Counter-raid defense during your raids: 1. Post a sentry at your raid base at all times. This player watches for approaching enemies and warns the team. 2. Place auto turrets at your raid base facing outward. Even a single turret deters casual counter-raiders. 3. Build your raid base on defensible terrain (near rocks, on a hill, in a building). A raid base in an open field is an easy target. 4. Keep the majority of your explosives in the raid base, not on your person. If you die during the raid, the enemy gets whatever you are carrying. Minimize carried explosives to what you need for the next 1-2 breaches. 5. Have a rotation plan: if counter-raiders arrive, the raid team should have a protocol for who continues the raid and who handles the counter.
How to counter-raid others: 1. Wait until the raiders are committed (actively blowing walls). They will have their guard down. 2. Approach from the opposite side of the base from the raid, if possible. Use the base itself as cover between you and the raiders. 3. Target the raid base first. If you destroy their raid base (or seal their sleeping bags), dead raiders cannot return. 4. Loot quickly. Grab explosives and high-value items from fallen raiders and immediately retreat to your base. Do not linger at the raid site. 5. If the raiders are too strong to fight directly, wait for them to enter the base they are raiding. Once they are inside, they are in a confined space and vulnerable.
Counter-raid kits: Always have a counter-raid kit ready at your base -- a full PvP loadout that you can grab and deploy in under 30 seconds. When you hear explosions nearby, every second matters. The faster you arrive, the more likely the raiders are still exposed and vulnerable.
A successful raid generates more value than it costs.

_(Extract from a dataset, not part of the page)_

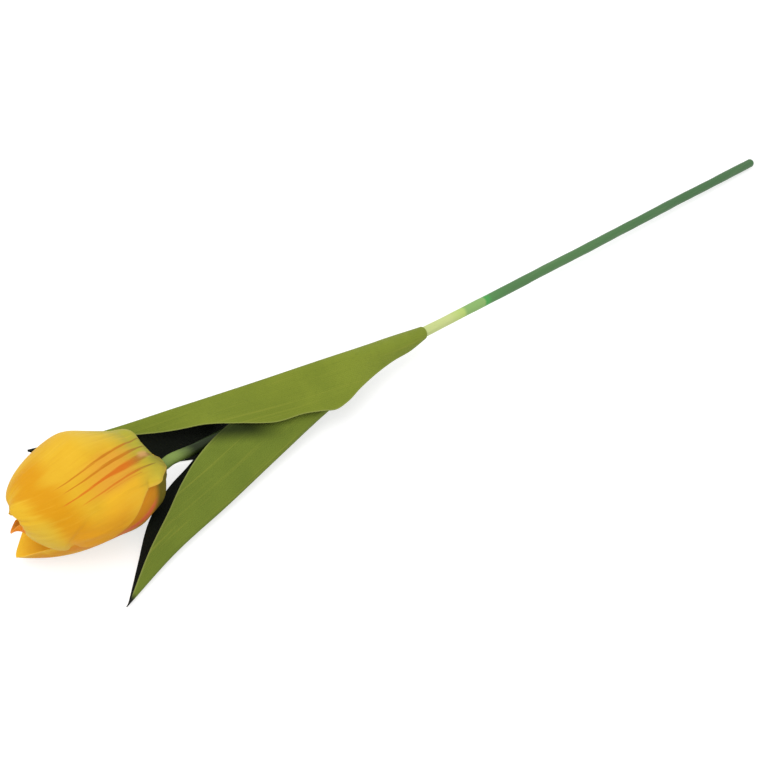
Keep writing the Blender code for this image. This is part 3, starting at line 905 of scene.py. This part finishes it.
# Along a leaf, seen from its foot with the fold's opening upwards: how far along the keel, each half's
# width in tenths of a millimetre, the angle that each half turns through from the keel's own tangent, the
# bend's radius in tenths of a millimetre, and the way that the fold opens, as a direction in the YZ plane
# measured from +Y.
UPPER_FOLD = dict(
    stops=(0.0, 0.05, 0.12, 0.18, 0.25, 0.29, 0.33, 0.36, 0.40, 0.48, 0.55, 0.62, 0.70, 0.85, 1.0),
    right_width=(72, 96, 107, 129, 172, 205, 223, 213, 200, 200, 167, 127, 94, 28, 10),
    left_width=(80, 94, 112, 137, 160, 173, 185, 192, 200, 214, 219, 243, 226, 166, 12),
    right_turn=(165, 118, 85, 67, 56, 56, 56, 56, 57, 51, 46, 46, 60, 60, 60),
    left_turn=(165, 118, 90, 73, 60, 58, 58, 58, 58, 57, 70, 89, 83, 70, 64),
    bend_radius=(28, 41, 45, 41, 33, 29, 26, 24, 22, 20, 18, 17, 15, 12, 10),
    opens_to=(250, 262, 270, 266, 256, 253, 251, 249, 246, 242, 238, 236, 234, 232, 232),
)
LOWER_FOLD = dict(
    stops=(0.0, 0.06, 0.12, 0.17, 0.22, 0.28, 0.35, 0.42, 0.50, 0.57, 0.65, 0.72, 0.80, 0.90, 1.0),
    right_width=(80, 84, 90, 109, 136, 169, 208, 238, 264, 272, 252, 232, 186, 90, 2),
    left_width=(79, 83, 91, 99, 113, 135, 167, 208, 236, 240, 222, 187, 128, 66, 2),
    right_turn=(165, 112, 82, 75, 72, 73, 76, 77, 78, 78, 78, 78, 78, 78, 78),
    left_turn=(165, 118, 90, 77, 70, 72, 76, 78, 79.5, 79.5, 79, 78.5, 78, 78, 78),
    bend_radius=(28, 31, 31, 30, 28, 25, 22, 20, 18, 17, 15, 13, 12, 11, 10),
    opens_to=(38, 40, 38, 35, 32, 29, 26, 25, 24, 23, 22, 23, 24, 24, 24),
)


def make_leaf(node, keel, fold, finish, seed):
    """A leaf folded along its keel: a sleeve round the stem at its foot, then an open V that ends in a point.

    Each half leaves the keel square to the fold, turns through its angle on a round bend, then runs
    straight. Shallow lengthwise ribs and a slow ripple at the margins lift it off that shape.
    """
    keel = np.array(keel)
    steps = np.linalg.norm(np.diff(keel, axis=0), axis=1)
    stops = np.concatenate(([0], np.cumsum(steps))) / steps.sum()
    rows = 1 - np.linspace(1, 0, LEAF_ROWS) ** 1.15
    along, across = np.meshgrid(rows, np.linspace(-1, 1, LEAF_COLUMNS), indexing="ij")

    def spot(share):
        """The keel's point at a share of its length."""
        return smooth(np.clip(share, 0, 1), stops, keel)

    nudge = 1e-3
    run = unit(spot(along + nudge) - spot(along - nudge))
    value = {key: smooth(along, fold["stops"], row) for key, row in fold.items() if key != "stops"}
    for key in ("right_width", "left_width", "bend_radius"):
        value[key] = np.maximum(value[key], 1) * 1e-4
    opens = np.radians(value["opens_to"])
    inner = np.stack((0 * opens, np.cos(opens), np.sin(opens)), -1)
    inner = unit(inner - run * (inner * run).sum(-1, keepdims=True))
    side = np.cross(inner, run)
    right = across < 0
    turn = np.radians(np.where(right, value["right_turn"], value["left_turn"]))
    width = np.where(right, value["right_width"], value["left_width"])
    reach = np.abs(across) * width
    bend = value["bend_radius"]
    bent = np.minimum(reach / bend, turn)
    straight = reach - bent * bend
    sideways = bend * np.sin(bent) + straight * np.cos(bent)
    inwards = bend * (1 - np.cos(bent)) + straight * np.sin(bent)
    sideways = np.where(right, -sideways, sideways)
    middle = spot(along) + inner * inwards[..., None] + side * sideways[..., None]
    normal = unit(np.cross(np.gradient(middle, axis=1), np.gradient(middle, axis=0)))
    open_share = ease((along - 0.14) / 0.15) * ease((1 - along) / 0.12)
    ribs = 0.00003 * np.cos(reach * 2600)
    ripple = 0.0003 * across**4 * np.sin(along * 23 + seed + np.sign(across)) * open_share
    middle = middle + normal * (ribs * open_share + ripple)[..., None]
    uv = np.stack((0.5 + np.sign(across) * reach / 0.06, along * steps.sum() / 0.2), -1)
    margin = (1 - np.abs(across)) * width
    return cloth(node, middle, LEAF_THICKNESS, uv, margin, finish, "leaf_green", tip=along)


# ---------------------------------------------------------------------------------------------
# The stage


def make_floor():
    """A wide floor a hair below the surface. The camera and reflections see it shine a little, so that it
    looks white where nothing shades it."""
    mesh = bpy.data.meshes.new("floor")
    half = 3.0
    corners = [(-half, -half, 0), (half, -half, 0), (half, half, 0), (-half, half, 0)]
    mesh.from_pydata(corners, [], [(0, 1, 2, 3)])
    floor = bpy.data.objects.new("floor", mesh)
    floor.location.z = -0.0003
    bpy.context.scene.collection.objects.link(floor)
    finish = Finish("floor_white", roughness=0.9)
    rays = finish.tree.nodes.new("ShaderNodeLightPath")
    kinds = ("Camera", "Glossy", "Transmission")
    seen, glossy, through = (Wire(finish, rays.outputs[f"Is {kind} Ray"]) for kind in kinds)
    seen = seen.greater(glossy).greater(through)
    finish.set("Base Color", finish.mix(seen, (0.75, 0.75, 0.75, 1), (0.50, 0.50, 0.50, 1)))
    finish.set("Emission Color", finish.mix(seen, (0, 0, 0, 1), (0.68, 0.68, 0.68, 1)))
    finish.shader.inputs["Emission Strength"].default_value = 1.0
    mesh.materials.append(finish.material)


def make_world():
    """An even light from all round, which looks white itself."""
    world = bpy.data.worlds.new("studio")
    bpy.context.scene.world = world
    world.use_nodes = True
    tree = world.node_tree
    tree.nodes["Background"].inputs["Color"].default_value = (1, 1, 1, 1)
    rays = tree.nodes.new("ShaderNodeLightPath")
    strength = tree.nodes.new("ShaderNodeMapRange")
    strength.inputs["To Min"].default_value = 0.80
    strength.inputs["To Max"].default_value = 1.0
    tree.links.new(rays.outputs["Is Camera Ray"], strength.inputs["Value"])
    tree.links.new(strength.outputs["Result"], tree.nodes["Background"].inputs["Strength"])


def make_lamp(name, aim, direction, distance, size, power):
    """A square soft lamp that faces the aim from a distance."""
    lamp = bpy.data.lights.new(name, "AREA")
    lamp.size = size
    lamp.energy = power
    holder = bpy.data.objects.new(name, lamp)
    way = Vector(direction).normalized()
    holder.location = Vector(aim) + way * distance
    holder.rotation_euler = way.to_track_quat("Z", "Y").to_euler()
    bpy.context.scene.collection.objects.link(holder)


def make_camera():
    """A camera above the flower's near side, turned towards the stem's cut end and looking down."""
    place, turn, tilt = (-0.1665, -0.3189, 0.3563), -40.98, 40.44
    camera = bpy.data.cameras.new("camera")
    camera.lens = 59.2
    camera.sensor_width = 36
    camera.clip_start = 0.01
    holder = bpy.data.objects.new("camera", camera)
    holder.location = Vector(place) + Vector(JOINT)
    holder.rotation_euler = (math.radians(90 - tilt), 0, math.radians(turn))
    bpy.context.scene.collection.objects.link(holder)
    bpy.context.scene.camera = holder


def main():
    """Makes every piece with its finish, and then the stage."""
    outer = petal_finish("petal_cloth_outer", True)
    inner = petal_finish("petal_cloth_inner", False)
    for name, shape in PETALS.items():
        make_petal(name, outer if "outer" in name else inner, **shape)
    make_stem(stem_finish())
    make_pistil(plain_finish("heart_plastic", colour(180, 188, 110), colour(150, 165, 84), 0.5))
    pollen = plain_finish("pollen_plastic", colour(72, 52, 34), colour(50, 36, 26), 0.7)
    for number in range(STAMENS):
        make_stamen(number, pollen)
    upper = leaf_finish("leaf_cloth_upper", (138, 152, 50), (129, 142, 44), False)
    lower = leaf_finish("leaf_cloth_lower", (119, 135, 42), (116, 132, 44), True)
    make_leaf("leaf_upper", UPPER_KEEL, UPPER_FOLD, upper, 0)
    make_leaf("leaf_lower", LOWER_KEEL, LOWER_FOLD, lower, 2)
    make_floor()
    make_world()
    make_lamp("key", aim=JOINT, direction=(-0.45, -0.15, 0.88), distance=1.3, size=0.9, power=5.5)
    make_camera()
    bpy.context.scene.view_settings.view_transform = "Standard"


main()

Planning the economic viability of a raid before committing sulfur prevents wasteful attacks.
Raid cost estimation: 1. Identify the target base type and estimate the wall/door count to the loot room 2. Calculate total sulfur needed (use the reference table from section 1) 3. Factor in PvP losses: assume you will lose 1-2 kits per team member during the raid (2,000-5,000 sulfur equivalent in gear per kit) 4. Add 20% sulfur buffer for unexpected walls, bunkers, or additional doors 5. Total cost = explosive sulfur + kit replacement + buffer
Raid value estimation: 1. Estimate the target's inventory based on their play pattern (monument runners have components, farmers have resources, PvP players have weapons) 2. A small 2x1 base on day 2 of wipe typically contains 500-2,000 scrap worth of items 3. A medium 2x2 honeycombed base on day 3-4 typically contains 2,000-8,000 scrap worth of items 4. A large compound on day 5+ can contain 10,000+ scrap worth of items
Profitability threshold: Only raid if the estimated value exceeds twice the raid cost. This accounts for imperfect intelligence (the base might contain less than expected) and the time investment.
Sulfur farming rate: A single player with a jackhammer and Pure Ore Tea can farm approximately 3,000-5,000 sulfur ore per hour. A trio farming together produces 10,000-15,000 sulfur ore per hour. A C4-level raid on a medium base costs approximately 20,000 sulfur, which takes a trio roughly 2 hours of focused sulfur farming.
Raid timing: The best time to raid is Thursday through Saturday on weekly wipe servers, when players have accumulated maximum loot but have not yet used it. Raiding on the first day yields minimal loot (players have not had time to accumulate). Raiding the day before wipe is pointless (everything is wiped anyway). The sweet spot is mid-wipe when bases are stocked but defenses have not been fully expanded.